The Sunday Magazine

The Sunday Magazine for January 16, 2022

Dr. Roberta Bondar reflects on 30 years since her landmark spaceflight, Monia Mazigh and Megan Leslie remember former federal NDP leader Alexa McDonough, Maxwell Smith weighs the ethics of tools to curb COVID-19, and novelist Naben Ruthnam interrogates workplace diversity initiatives.
Piya Chattopadhyay is host of The Sunday Magazine. (CBC)

This week on The Sunday Magazine with Piya Chattopadhyay:

The rising ethical stakes of a prolonged pandemic

With COVID-19 cases still climbing, governments and public health officials around the world are considering new tools – from taxing the unvaccinated to broadening vaccine mandates – in order to stave off the worst outcomes. Maxwell Smith, a bioethicist and assistant professor at Western University in London, Ont., joins Chattopadhyay to discuss the ethical decisions that must be made at this point in the pandemic, following the news of Quebec's "vax tax" and the United States Supreme Court weighing in on mandates south of the border.

Remembering former NDP leader Alexa McDonough

Alexa McDonough, the first woman in Canada to lead a major political party has died. After winning the leadership of the Nova Scotia NDP in 1980, McDonough went on to lead the federal NDP in 1995. Author and academic Monia Mazigh tells Piya about McDonough's unwavering support as they worked to free her husband, Maher Arar from a Syrian prison when he was detained in 2002. Piya also speaks with former NDP Member of Parliament for Halifax, Megan Leslie, about McDonough's legacy, and how she blazed a trail for women in politics.

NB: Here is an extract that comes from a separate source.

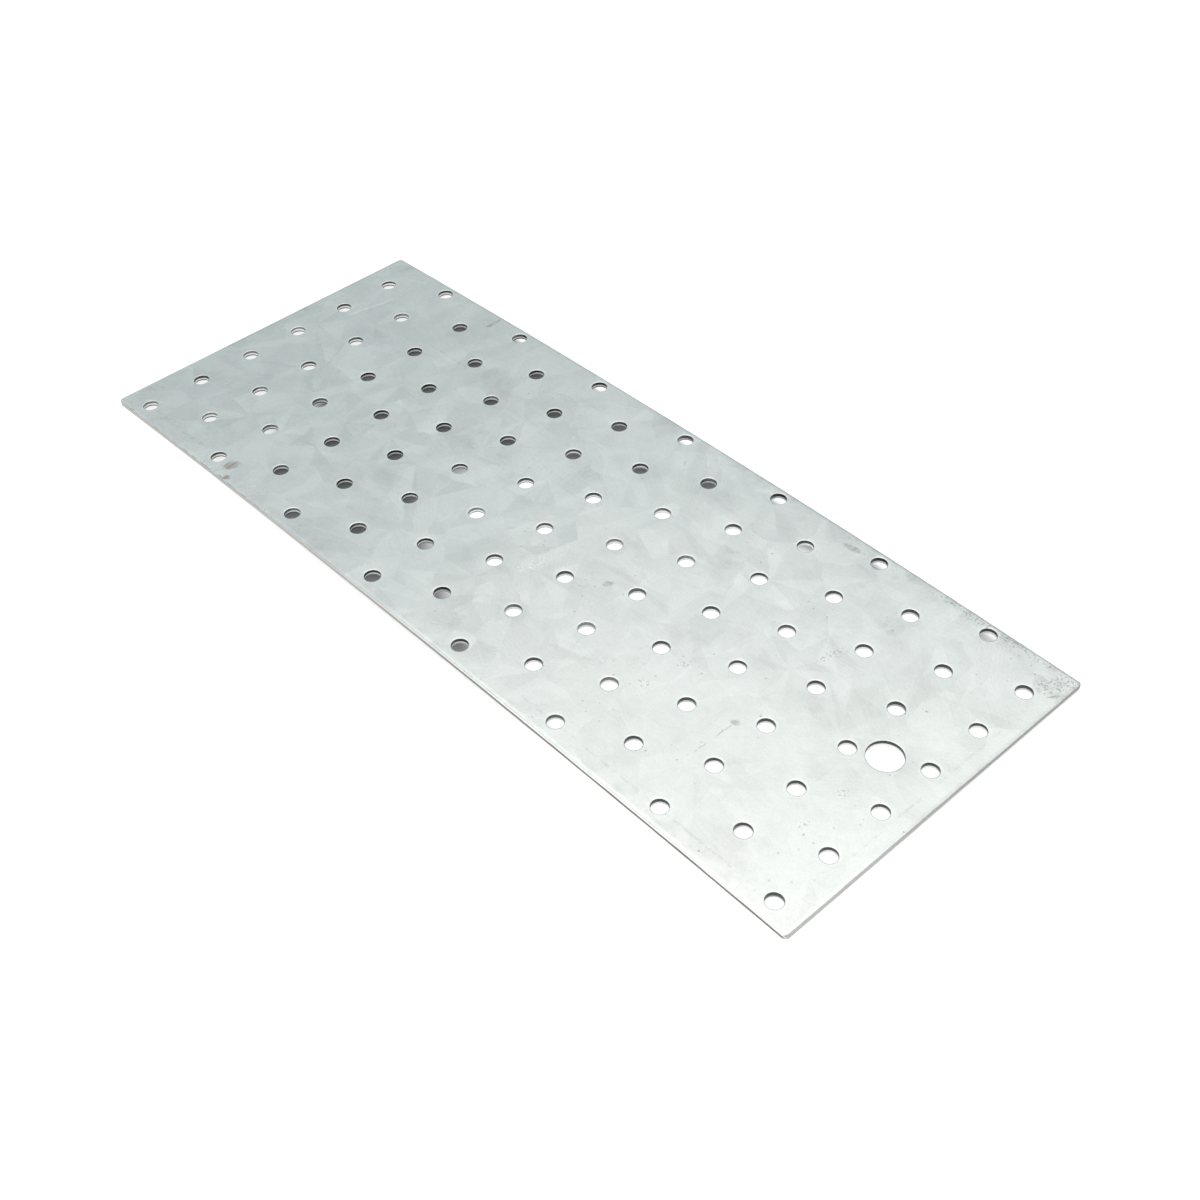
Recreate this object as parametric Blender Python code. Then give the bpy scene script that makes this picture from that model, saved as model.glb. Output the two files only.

Roberta Bondar left Earth 30 years ago and never saw the planet the same after that

Thirty years after becoming the first neurologist and the first Canadian woman in space, Dr. Roberta Bondar joins Chattopadhyay to reflect on her historic mission and legacy. She also shares her lifelong passion to help Canadians embrace creativity and curiosity about the natural world, and talks about the work that still needs to be done to make space programs more inclusive.

Naben Ruthnum interrogates workplace diversity initiatives with new novel

In his comic new novel A Hero of Our Time, Canadian author Naben Ruthnum delves beneath the surface of corporate diversity initiatives. He speaks with Chattopadhyay about the book and his frank and funny take on why even the most well-meaning initiatives need to be interrogated in order to achieve meaningful change.

Plus: Listeners share their invented words to sum up the strange start to 2022, as inspired by our story on The Dictionary of Obscure Sorrows.